Rows from a 3D modeling dataset
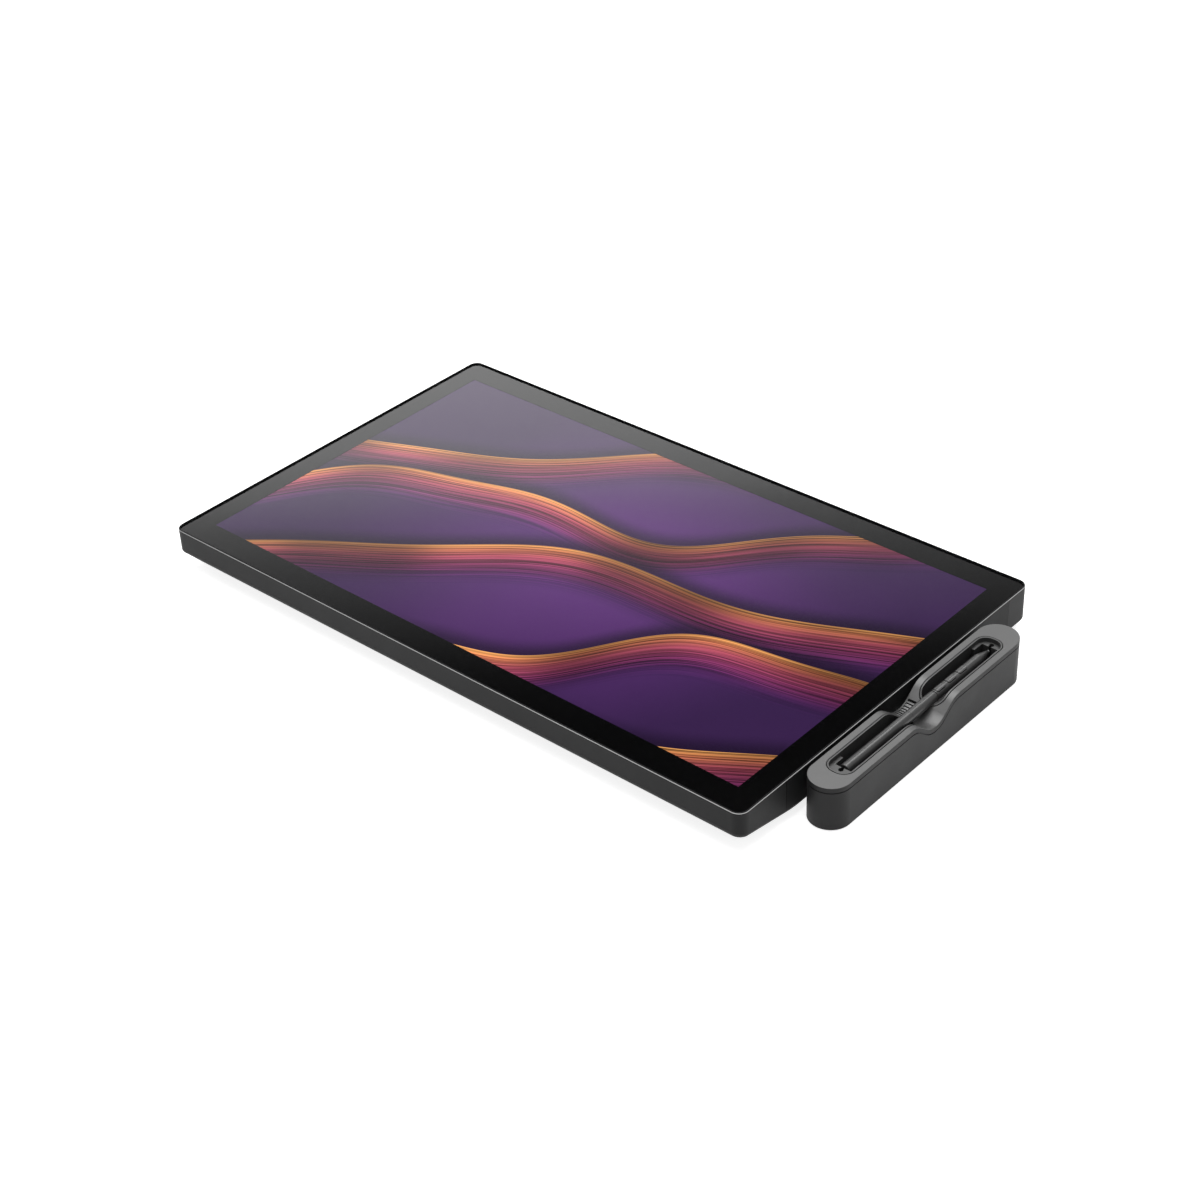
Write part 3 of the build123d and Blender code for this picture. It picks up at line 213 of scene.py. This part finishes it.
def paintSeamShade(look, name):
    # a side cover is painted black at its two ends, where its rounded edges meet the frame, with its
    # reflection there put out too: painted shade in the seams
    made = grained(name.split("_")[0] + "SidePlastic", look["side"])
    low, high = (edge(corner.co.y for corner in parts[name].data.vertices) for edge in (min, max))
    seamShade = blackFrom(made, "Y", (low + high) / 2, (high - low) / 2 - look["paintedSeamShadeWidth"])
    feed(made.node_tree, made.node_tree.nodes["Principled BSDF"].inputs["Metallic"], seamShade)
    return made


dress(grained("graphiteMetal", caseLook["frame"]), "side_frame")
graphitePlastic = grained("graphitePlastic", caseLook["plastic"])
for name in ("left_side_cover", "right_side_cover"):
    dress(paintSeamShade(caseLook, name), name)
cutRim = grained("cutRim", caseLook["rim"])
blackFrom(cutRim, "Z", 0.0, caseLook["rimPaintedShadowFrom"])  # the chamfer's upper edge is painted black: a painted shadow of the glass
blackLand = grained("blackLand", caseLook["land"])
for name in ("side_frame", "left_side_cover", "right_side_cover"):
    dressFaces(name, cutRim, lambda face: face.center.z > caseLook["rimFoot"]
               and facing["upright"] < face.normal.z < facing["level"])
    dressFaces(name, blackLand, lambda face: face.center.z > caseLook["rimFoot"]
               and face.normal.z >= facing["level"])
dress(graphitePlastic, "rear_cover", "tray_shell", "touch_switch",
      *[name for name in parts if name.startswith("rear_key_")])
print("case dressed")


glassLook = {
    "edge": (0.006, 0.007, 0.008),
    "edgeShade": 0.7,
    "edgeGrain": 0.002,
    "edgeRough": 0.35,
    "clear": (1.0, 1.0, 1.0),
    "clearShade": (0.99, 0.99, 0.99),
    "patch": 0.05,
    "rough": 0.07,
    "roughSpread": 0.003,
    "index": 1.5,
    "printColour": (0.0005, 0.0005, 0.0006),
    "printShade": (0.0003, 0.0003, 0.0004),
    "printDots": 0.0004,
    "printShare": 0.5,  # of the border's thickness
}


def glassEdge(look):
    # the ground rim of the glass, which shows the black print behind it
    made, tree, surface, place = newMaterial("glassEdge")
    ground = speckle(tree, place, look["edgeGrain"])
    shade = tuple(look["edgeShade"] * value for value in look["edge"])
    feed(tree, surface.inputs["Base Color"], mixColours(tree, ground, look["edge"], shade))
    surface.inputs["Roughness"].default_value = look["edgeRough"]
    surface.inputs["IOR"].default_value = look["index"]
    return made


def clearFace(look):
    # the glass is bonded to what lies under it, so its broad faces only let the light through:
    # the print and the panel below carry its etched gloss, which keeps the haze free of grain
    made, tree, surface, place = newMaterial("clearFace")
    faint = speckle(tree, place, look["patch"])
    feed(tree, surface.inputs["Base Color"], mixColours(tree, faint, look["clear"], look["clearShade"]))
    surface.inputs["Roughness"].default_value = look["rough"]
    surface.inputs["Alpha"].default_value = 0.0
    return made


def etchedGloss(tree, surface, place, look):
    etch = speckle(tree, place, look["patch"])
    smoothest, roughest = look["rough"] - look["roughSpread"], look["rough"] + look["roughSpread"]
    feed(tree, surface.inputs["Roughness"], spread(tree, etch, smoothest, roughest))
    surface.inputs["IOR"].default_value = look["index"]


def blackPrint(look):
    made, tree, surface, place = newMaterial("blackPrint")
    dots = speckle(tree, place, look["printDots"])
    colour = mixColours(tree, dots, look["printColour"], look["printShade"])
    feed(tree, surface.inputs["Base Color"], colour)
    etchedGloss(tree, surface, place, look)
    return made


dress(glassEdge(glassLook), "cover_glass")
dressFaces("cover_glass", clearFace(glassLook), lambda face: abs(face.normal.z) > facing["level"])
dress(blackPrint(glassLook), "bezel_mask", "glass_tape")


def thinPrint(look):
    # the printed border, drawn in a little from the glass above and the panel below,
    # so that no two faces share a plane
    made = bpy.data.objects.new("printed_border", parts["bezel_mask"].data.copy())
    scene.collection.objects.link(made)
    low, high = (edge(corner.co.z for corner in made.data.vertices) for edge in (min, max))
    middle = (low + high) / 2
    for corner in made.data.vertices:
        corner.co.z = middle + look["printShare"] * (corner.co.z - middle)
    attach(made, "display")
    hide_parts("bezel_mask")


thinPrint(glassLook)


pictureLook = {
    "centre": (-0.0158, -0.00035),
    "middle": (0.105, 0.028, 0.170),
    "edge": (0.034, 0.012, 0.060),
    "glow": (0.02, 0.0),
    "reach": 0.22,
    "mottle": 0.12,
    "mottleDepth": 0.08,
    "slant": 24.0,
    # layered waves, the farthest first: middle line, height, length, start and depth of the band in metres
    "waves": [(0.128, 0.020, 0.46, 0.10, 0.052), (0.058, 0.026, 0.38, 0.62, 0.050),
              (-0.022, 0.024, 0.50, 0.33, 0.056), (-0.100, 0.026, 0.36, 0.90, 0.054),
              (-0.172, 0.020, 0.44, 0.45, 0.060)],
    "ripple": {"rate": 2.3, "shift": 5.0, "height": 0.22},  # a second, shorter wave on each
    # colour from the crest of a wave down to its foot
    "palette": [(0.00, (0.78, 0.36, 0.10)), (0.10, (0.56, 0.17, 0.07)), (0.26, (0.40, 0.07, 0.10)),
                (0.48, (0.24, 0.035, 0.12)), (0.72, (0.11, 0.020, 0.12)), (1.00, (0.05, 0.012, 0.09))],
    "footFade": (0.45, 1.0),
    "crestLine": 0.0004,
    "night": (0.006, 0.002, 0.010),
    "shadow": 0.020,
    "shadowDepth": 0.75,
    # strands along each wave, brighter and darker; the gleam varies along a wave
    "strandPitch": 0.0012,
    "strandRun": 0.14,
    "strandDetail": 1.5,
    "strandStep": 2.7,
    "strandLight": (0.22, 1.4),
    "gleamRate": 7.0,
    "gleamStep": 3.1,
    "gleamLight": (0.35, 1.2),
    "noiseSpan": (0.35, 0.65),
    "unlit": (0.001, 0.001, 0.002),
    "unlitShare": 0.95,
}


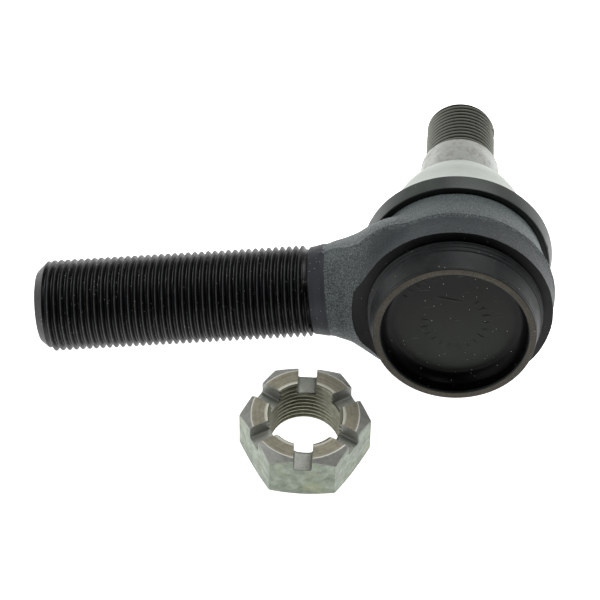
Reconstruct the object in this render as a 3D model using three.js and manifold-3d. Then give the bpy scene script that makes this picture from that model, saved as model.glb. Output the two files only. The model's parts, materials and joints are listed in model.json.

• **Aim**
Output the records verbatim, from the first line to the last.

• **Task result**
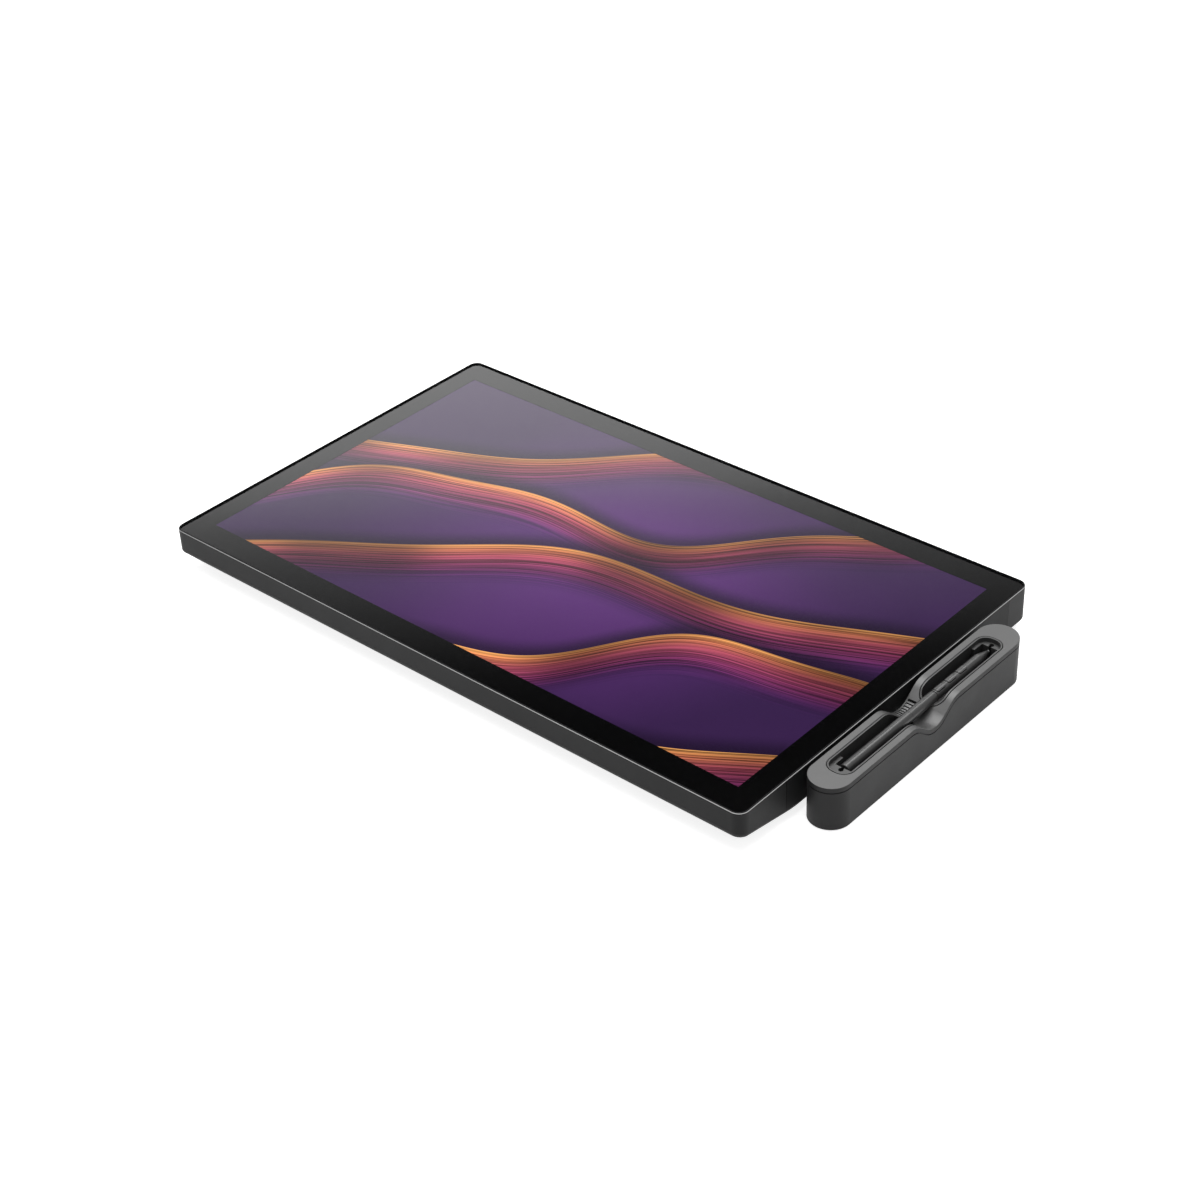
Write part 3 of the build123d and Blender code for this picture. It picks up at line 213 of scene.py. This part finishes it.
def paintSeamShade(look, name):
    # a side cover is painted black at its two ends, where its rounded edges meet the frame, with its
    # reflection there put out too: painted shade in the seams
    made = grained(name.split("_")[0] + "SidePlastic", look["side"])
    low, high = (edge(corner.co.y for corner in parts[name].data.vertices) for edge in (min, max))
    seamShade = blackFrom(made, "Y", (low + high) / 2, (high - low) / 2 - look["paintedSeamShadeWidth"])
    feed(made.node_tree, made.node_tree.nodes["Principled BSDF"].inputs["Metallic"], seamShade)
    return made


dress(grained("graphiteMetal", caseLook["frame"]), "side_frame")
graphitePlastic = grained("graphitePlastic", caseLook["plastic"])
for name in ("left_side_cover", "right_side_cover"):
    dress(paintSeamShade(caseLook, name), name)
cutRim = grained("cutRim", caseLook["rim"])
blackFrom(cutRim, "Z", 0.0, caseLook["rimPaintedShadowFrom"])  # the chamfer's upper edge is painted black: a painted shadow of the glass
blackLand = grained("blackLand", caseLook["land"])
for name in ("side_frame", "left_side_cover", "right_side_cover"):
    dressFaces(name, cutRim, lambda face: face.center.z > caseLook["rimFoot"]
               and facing["upright"] < face.normal.z < facing["level"])
    dressFaces(name, blackLand, lambda face: face.center.z > caseLook["rimFoot"]
               and face.normal.z >= facing["level"])
dress(graphitePlastic, "rear_cover", "tray_shell", "touch_switch",
      *[name for name in parts if name.startswith("rear_key_")])
print("case dressed")


glassLook = {
    "edge": (0.006, 0.007, 0.008),
    "edgeShade": 0.7,
    "edgeGrain": 0.002,
    "edgeRough": 0.35,
    "clear": (1.0, 1.0, 1.0),
    "clearShade": (0.99, 0.99, 0.99),
    "patch": 0.05,
    "rough": 0.07,
    "roughSpread": 0.003,
    "index": 1.5,
    "printColour": (0.0005, 0.0005, 0.0006),
    "printShade": (0.0003, 0.0003, 0.0004),
    "printDots": 0.0004,
    "printShare": 0.5,  # of the border's thickness
}


def glassEdge(look):
    # the ground rim of the glass, which shows the black print behind it
    made, tree, surface, place = newMaterial("glassEdge")
    ground = speckle(tree, place, look["edgeGrain"])
    shade = tuple(look["edgeShade"] * value for value in look["edge"])
    feed(tree, surface.inputs["Base Color"], mixColours(tree, ground, look["edge"], shade))
    surface.inputs["Roughness"].default_value = look["edgeRough"]
    surface.inputs["IOR"].default_value = look["index"]
    return made


def clearFace(look):
    # the glass is bonded to what lies under it, so its broad faces only let the light through:
    # the print and the panel below carry its etched gloss, which keeps the haze free of grain
    made, tree, surface, place = newMaterial("clearFace")
    faint = speckle(tree, place, look["patch"])
    feed(tree, surface.inputs["Base Color"], mixColours(tree, faint, look["clear"], look["clearShade"]))
    surface.inputs["Roughness"].default_value = look["rough"]
    surface.inputs["Alpha"].default_value = 0.0
    return made


def etchedGloss(tree, surface, place, look):
    etch = speckle(tree, place, look["patch"])
    smoothest, roughest = look["rough"] - look["roughSpread"], look["rough"] + look["roughSpread"]
    feed(tree, surface.inputs["Roughness"], spread(tree, etch, smoothest, roughest))
    surface.inputs["IOR"].default_value = look["index"]


def blackPrint(look):
    made, tree, surface, place = newMaterial("blackPrint")
    dots = speckle(tree, place, look["printDots"])
    colour = mixColours(tree, dots, look["printColour"], look["printShade"])
    feed(tree, surface.inputs["Base Color"], colour)
    etchedGloss(tree, surface, place, look)
    return made


dress(glassEdge(glassLook), "cover_glass")
dressFaces("cover_glass", clearFace(glassLook), lambda face: abs(face.normal.z) > facing["level"])
dress(blackPrint(glassLook), "bezel_mask", "glass_tape")


def thinPrint(look):
    # the printed border, drawn in a little from the glass above and the panel below,
    # so that no two faces share a plane
    made = bpy.data.objects.new("printed_border", parts["bezel_mask"].data.copy())
    scene.collection.objects.link(made)
    low, high = (edge(corner.co.z for corner in made.data.vertices) for edge in (min, max))
    middle = (low + high) / 2
    for corner in made.data.vertices:
        corner.co.z = middle + look["printShare"] * (corner.co.z - middle)
    attach(made, "display")
    hide_parts("bezel_mask")


thinPrint(glassLook)


pictureLook = {
    "centre": (-0.0158, -0.00035),
    "middle": (0.105, 0.028, 0.170),
    "edge": (0.034, 0.012, 0.060),
    "glow": (0.02, 0.0),
    "reach": 0.22,
    "mottle": 0.12,
    "mottleDepth": 0.08,
    "slant": 24.0,
    # layered waves, the farthest first: middle line, height, length, start and depth of the band in metres
    "waves": [(0.128, 0.020, 0.46, 0.10, 0.052), (0.058, 0.026, 0.38, 0.62, 0.050),
              (-0.022, 0.024, 0.50, 0.33, 0.056), (-0.100, 0.026, 0.36, 0.90, 0.054),
              (-0.172, 0.020, 0.44, 0.45, 0.060)],
    "ripple": {"rate": 2.3, "shift": 5.0, "height": 0.22},  # a second, shorter wave on each
    # colour from the crest of a wave down to its foot
    "palette": [(0.00, (0.78, 0.36, 0.10)), (0.10, (0.56, 0.17, 0.07)), (0.26, (0.40, 0.07, 0.10)),
                (0.48, (0.24, 0.035, 0.12)), (0.72, (0.11, 0.020, 0.12)), (1.00, (0.05, 0.012, 0.09))],
    "footFade": (0.45, 1.0),
    "crestLine": 0.0004,
    "night": (0.006, 0.002, 0.010),
    "shadow": 0.020,
    "shadowDepth": 0.75,
    # strands along each wave, brighter and darker; the gleam varies along a wave
    "strandPitch": 0.0012,
    "strandRun": 0.14,
    "strandDetail": 1.5,
    "strandStep": 2.7,
    "strandLight": (0.22, 1.4),
    "gleamRate": 7.0,
    "gleamStep": 3.1,
    "gleamLight": (0.35, 1.2),
    "noiseSpan": (0.35, 0.65),
    "unlit": (0.001, 0.001, 0.002),
    "unlitShare": 0.95,
}


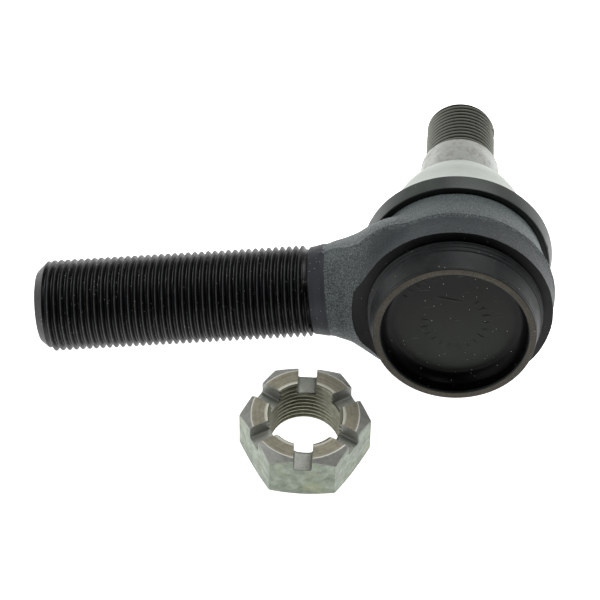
Reconstruct the object in this render as a 3D model using three.js and manifold-3d. Then give the bpy scene script that makes this picture from that model, saved as model.glb. Output the two files only. The model's parts, materials and joints are listed in model.json.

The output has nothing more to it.